Start of Source data

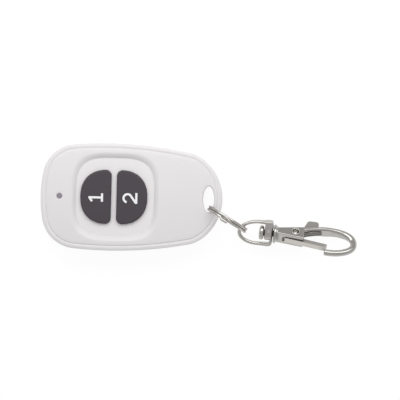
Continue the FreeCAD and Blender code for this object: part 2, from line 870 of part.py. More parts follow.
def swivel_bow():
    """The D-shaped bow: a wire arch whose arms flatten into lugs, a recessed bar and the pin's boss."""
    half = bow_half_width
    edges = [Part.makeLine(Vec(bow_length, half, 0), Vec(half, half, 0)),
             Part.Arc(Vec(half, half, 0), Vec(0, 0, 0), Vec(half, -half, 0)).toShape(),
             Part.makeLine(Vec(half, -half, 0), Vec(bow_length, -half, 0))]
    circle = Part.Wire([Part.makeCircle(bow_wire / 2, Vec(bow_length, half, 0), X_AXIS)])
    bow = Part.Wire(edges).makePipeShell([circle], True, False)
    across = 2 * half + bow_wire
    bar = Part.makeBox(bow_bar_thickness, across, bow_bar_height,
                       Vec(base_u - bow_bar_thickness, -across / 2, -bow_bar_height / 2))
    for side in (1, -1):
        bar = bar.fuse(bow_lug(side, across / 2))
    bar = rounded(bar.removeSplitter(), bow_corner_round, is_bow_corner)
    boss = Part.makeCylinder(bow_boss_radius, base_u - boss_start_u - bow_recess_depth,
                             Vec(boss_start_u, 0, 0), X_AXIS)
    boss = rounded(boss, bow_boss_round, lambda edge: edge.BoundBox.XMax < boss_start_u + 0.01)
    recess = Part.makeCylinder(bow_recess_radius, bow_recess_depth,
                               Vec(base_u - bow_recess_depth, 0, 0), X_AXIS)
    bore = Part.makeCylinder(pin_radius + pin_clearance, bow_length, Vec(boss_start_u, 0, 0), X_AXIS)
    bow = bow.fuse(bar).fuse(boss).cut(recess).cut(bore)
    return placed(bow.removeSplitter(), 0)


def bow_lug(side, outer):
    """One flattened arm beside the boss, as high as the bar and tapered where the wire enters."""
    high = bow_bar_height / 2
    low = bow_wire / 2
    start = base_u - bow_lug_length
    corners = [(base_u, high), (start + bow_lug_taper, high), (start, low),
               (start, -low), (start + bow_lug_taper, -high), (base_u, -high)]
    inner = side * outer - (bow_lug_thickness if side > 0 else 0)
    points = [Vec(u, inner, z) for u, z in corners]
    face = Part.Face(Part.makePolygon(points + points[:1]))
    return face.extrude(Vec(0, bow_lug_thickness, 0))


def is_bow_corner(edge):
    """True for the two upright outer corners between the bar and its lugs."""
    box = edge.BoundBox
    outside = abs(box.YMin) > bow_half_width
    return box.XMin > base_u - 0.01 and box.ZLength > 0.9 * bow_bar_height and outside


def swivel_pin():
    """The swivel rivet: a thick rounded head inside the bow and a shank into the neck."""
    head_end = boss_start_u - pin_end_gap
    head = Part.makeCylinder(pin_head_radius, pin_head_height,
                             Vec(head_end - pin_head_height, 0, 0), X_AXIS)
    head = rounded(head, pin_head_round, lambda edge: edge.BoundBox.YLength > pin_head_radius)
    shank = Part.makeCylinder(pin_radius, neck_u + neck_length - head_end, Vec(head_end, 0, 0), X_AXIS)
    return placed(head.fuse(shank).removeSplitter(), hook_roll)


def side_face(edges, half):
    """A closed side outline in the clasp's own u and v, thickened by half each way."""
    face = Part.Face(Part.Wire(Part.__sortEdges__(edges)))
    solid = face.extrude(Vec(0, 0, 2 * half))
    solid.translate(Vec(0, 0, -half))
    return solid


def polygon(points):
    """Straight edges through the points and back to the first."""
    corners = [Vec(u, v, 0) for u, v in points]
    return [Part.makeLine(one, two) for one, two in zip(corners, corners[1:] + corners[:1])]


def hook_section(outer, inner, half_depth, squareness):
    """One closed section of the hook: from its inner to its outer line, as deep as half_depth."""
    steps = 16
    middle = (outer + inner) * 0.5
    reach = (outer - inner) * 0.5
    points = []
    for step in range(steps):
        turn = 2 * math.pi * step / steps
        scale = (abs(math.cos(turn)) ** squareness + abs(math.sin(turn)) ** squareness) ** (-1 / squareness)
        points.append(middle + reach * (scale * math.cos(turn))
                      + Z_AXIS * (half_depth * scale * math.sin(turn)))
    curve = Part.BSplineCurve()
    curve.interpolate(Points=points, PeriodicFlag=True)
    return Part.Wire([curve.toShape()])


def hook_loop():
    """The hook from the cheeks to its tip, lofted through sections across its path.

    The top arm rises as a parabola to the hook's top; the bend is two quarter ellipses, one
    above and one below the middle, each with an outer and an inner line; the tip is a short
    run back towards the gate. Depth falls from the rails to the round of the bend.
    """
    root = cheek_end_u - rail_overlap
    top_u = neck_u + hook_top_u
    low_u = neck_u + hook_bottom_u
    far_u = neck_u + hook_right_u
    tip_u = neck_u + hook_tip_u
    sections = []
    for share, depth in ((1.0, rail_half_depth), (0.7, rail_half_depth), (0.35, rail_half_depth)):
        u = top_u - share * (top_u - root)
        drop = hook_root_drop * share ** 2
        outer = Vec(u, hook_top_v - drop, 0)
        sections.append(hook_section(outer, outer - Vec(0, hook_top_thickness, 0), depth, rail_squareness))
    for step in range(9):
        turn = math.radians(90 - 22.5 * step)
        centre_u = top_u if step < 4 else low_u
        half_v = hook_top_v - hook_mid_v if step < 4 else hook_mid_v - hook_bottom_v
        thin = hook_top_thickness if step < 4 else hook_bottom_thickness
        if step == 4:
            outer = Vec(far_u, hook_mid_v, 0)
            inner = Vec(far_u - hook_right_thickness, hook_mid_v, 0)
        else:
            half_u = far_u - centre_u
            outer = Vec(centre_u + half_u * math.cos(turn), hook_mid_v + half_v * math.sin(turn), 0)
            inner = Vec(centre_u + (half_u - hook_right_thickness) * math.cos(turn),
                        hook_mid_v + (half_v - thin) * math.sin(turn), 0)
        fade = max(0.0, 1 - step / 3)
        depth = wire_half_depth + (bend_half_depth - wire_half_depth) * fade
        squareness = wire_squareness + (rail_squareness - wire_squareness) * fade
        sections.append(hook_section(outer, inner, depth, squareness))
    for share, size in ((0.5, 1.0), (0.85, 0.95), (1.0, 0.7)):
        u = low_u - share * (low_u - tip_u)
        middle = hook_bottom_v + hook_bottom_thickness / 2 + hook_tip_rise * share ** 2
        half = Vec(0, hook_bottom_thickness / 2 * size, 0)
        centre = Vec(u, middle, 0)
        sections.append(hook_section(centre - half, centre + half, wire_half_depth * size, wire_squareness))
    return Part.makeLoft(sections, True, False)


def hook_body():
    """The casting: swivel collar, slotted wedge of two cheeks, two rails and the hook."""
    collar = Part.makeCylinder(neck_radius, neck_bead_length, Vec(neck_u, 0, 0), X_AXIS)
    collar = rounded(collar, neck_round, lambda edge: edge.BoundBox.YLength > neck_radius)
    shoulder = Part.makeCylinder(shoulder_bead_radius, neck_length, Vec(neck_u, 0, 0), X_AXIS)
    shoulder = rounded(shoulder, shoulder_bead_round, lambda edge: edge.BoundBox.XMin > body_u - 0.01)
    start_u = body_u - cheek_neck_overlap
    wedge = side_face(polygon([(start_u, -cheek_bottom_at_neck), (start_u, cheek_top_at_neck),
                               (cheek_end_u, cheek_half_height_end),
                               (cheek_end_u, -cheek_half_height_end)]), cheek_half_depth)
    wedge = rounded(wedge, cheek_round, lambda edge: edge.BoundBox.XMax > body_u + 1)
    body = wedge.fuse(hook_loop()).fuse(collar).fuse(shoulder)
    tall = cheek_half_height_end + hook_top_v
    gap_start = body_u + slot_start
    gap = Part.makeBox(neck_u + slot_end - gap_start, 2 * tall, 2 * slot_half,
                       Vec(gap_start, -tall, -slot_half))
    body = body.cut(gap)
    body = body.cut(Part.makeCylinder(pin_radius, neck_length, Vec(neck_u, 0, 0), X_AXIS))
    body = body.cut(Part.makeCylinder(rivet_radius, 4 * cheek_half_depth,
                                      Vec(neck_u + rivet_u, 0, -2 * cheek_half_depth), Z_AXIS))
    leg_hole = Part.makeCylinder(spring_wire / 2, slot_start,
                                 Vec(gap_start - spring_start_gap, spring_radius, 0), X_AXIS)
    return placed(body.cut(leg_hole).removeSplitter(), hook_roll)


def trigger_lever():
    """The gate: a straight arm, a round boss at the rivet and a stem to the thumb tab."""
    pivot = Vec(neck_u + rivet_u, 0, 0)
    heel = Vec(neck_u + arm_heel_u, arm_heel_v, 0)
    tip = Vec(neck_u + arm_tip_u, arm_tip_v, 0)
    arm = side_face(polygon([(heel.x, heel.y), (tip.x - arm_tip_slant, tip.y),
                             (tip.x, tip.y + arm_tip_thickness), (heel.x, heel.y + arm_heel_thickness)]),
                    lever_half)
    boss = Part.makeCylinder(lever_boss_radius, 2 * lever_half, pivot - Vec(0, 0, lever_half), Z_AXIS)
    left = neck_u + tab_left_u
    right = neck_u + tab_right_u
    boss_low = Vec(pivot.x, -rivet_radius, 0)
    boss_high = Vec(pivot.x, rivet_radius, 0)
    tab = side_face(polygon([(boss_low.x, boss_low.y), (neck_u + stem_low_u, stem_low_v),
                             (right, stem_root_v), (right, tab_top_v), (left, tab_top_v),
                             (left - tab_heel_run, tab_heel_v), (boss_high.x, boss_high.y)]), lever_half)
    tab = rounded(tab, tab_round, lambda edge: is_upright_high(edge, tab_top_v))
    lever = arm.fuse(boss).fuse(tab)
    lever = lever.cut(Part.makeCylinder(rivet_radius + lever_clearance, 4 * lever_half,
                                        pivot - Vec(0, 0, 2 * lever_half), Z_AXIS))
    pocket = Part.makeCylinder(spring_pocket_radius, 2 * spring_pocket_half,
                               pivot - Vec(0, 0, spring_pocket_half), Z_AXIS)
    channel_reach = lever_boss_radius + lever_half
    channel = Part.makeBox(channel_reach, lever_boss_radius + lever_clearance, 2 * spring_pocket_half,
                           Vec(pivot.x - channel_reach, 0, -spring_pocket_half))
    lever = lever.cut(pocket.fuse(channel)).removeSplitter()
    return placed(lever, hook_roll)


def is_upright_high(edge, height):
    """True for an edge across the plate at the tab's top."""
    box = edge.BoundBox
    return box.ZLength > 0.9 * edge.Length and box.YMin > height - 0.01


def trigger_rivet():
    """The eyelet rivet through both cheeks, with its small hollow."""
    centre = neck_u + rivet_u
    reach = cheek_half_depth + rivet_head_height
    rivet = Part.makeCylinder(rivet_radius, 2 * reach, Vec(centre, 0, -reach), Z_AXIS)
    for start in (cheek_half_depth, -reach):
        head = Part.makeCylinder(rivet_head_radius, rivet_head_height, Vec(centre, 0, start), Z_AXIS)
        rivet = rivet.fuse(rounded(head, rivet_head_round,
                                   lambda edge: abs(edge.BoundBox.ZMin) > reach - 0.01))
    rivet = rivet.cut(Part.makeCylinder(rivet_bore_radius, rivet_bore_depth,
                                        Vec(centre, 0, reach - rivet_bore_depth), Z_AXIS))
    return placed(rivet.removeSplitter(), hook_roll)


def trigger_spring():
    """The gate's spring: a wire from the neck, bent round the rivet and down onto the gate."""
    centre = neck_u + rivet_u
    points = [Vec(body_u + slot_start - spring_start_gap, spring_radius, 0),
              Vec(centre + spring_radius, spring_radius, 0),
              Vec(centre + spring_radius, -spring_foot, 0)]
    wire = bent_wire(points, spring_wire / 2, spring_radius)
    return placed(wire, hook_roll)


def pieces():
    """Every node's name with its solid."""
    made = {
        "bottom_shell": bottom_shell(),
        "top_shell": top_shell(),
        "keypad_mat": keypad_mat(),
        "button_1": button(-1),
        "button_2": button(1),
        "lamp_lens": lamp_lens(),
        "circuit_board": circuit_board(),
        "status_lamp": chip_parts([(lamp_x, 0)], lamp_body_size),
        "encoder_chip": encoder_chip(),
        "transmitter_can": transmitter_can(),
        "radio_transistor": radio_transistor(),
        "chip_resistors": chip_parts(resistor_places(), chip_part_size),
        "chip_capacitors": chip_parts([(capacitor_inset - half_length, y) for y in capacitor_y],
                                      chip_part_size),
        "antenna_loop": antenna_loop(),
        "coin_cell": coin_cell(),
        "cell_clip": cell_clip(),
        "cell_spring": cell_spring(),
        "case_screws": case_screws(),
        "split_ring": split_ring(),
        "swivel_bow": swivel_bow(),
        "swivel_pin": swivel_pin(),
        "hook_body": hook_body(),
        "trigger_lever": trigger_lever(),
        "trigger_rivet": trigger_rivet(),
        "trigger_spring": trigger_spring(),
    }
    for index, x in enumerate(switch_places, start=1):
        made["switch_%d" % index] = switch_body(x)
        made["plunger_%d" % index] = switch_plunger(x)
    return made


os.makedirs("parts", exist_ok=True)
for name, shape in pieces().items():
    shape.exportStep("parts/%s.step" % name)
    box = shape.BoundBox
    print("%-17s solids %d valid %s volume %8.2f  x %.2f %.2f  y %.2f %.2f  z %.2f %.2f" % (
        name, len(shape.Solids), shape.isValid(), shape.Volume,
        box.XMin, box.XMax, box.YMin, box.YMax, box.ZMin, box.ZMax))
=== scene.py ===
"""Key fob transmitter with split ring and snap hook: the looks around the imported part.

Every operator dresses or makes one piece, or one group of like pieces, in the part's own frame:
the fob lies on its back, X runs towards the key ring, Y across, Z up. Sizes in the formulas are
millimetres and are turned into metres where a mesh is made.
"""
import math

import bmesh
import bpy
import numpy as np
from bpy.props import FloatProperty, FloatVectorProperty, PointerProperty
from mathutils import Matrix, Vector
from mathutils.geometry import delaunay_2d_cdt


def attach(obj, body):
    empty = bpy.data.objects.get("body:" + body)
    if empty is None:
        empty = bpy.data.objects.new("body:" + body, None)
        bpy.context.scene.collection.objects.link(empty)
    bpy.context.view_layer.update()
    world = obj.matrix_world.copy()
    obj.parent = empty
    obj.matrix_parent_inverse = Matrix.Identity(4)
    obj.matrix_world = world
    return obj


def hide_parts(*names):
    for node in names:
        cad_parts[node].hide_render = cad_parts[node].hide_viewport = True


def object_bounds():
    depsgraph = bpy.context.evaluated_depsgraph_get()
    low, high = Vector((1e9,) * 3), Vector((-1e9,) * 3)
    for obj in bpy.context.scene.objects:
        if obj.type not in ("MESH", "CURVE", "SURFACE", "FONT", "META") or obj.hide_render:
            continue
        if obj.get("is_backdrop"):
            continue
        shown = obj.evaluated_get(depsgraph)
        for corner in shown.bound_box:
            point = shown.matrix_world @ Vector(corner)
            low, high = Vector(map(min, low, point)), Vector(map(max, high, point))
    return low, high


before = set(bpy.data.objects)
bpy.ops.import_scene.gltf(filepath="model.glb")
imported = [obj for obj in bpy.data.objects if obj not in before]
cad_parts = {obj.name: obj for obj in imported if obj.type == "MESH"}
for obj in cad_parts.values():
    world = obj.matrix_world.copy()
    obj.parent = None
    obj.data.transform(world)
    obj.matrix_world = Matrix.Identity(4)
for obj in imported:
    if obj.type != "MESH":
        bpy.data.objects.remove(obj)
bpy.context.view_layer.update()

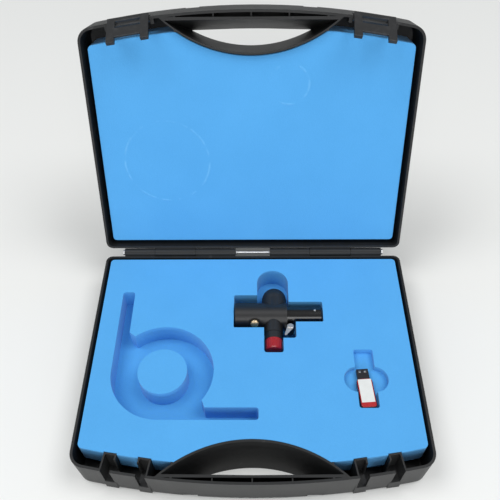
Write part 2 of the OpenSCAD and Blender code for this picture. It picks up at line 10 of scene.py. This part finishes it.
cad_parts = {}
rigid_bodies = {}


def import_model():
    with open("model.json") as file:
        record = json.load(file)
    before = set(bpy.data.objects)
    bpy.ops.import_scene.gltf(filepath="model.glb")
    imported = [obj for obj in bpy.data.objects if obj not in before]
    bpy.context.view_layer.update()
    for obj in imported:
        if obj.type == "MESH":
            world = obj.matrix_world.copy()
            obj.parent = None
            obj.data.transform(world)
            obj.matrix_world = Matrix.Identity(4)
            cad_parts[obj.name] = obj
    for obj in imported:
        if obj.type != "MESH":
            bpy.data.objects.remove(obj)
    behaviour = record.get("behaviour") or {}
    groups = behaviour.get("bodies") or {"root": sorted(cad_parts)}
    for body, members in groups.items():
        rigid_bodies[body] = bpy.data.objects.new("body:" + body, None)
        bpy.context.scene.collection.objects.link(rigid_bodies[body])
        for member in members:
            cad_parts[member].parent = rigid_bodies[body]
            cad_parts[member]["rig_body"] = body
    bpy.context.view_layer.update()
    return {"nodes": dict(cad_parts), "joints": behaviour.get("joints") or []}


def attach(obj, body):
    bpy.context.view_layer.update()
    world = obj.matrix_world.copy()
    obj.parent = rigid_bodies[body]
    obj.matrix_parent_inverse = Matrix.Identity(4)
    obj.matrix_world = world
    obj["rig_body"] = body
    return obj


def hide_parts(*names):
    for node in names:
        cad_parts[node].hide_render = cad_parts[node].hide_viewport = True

End of Source data

▸ **Prompt**
Give back exactly the lines running from the line that contains "return made" through the line that contains "for corner in", and nothing outside them.

▸ **Complete answer**
    return made


os.makedirs("parts", exist_ok=True)
for name, shape in pieces().items():
    shape.exportStep("parts/%s.step" % name)
    box = shape.BoundBox
    print("%-17s solids %d valid %s volume %8.2f  x %.2f %.2f  y %.2f %.2f  z %.2f %.2f" % (
        name, len(shape.Solids), shape.isValid(), shape.Volume,
        box.XMin, box.XMax, box.YMin, box.YMax, box.ZMin, box.ZMax))
=== scene.py ===
"""Key fob transmitter with split ring and snap hook: the looks around the imported part.

Every operator dresses or makes one piece, or one group of like pieces, in the part's own frame:
the fob lies on its back, X runs towards the key ring, Y across, Z up. Sizes in the formulas are
millimetres and are turned into metres where a mesh is made.
"""
import math

import bmesh
import bpy
import numpy as np
from bpy.props import FloatProperty, FloatVectorProperty, PointerProperty
from mathutils import Matrix, Vector
from mathutils.geometry import delaunay_2d_cdt


def attach(obj, body):
    empty = bpy.data.objects.get("body:" + body)
    if empty is None:
        empty = bpy.data.objects.new("body:" + body, None)
        bpy.context.scene.collection.objects.link(empty)
    bpy.context.view_layer.update()
    world = obj.matrix_world.copy()
    obj.parent = empty
    obj.matrix_parent_inverse = Matrix.Identity(4)
    obj.matrix_world = world
    return obj


def hide_parts(*names):
    for node in names:
        cad_parts[node].hide_render = cad_parts[node].hide_viewport = True


def object_bounds():
    depsgraph = bpy.context.evaluated_depsgraph_get()
    low, high = Vector((1e9,) * 3), Vector((-1e9,) * 3)
    for obj in bpy.context.scene.objects:
        if obj.type not in ("MESH", "CURVE", "SURFACE", "FONT", "META") or obj.hide_render:
            continue
        if obj.get("is_backdrop"):
            continue
        shown = obj.evaluated_get(depsgraph)
        for corner in shown.bound_box:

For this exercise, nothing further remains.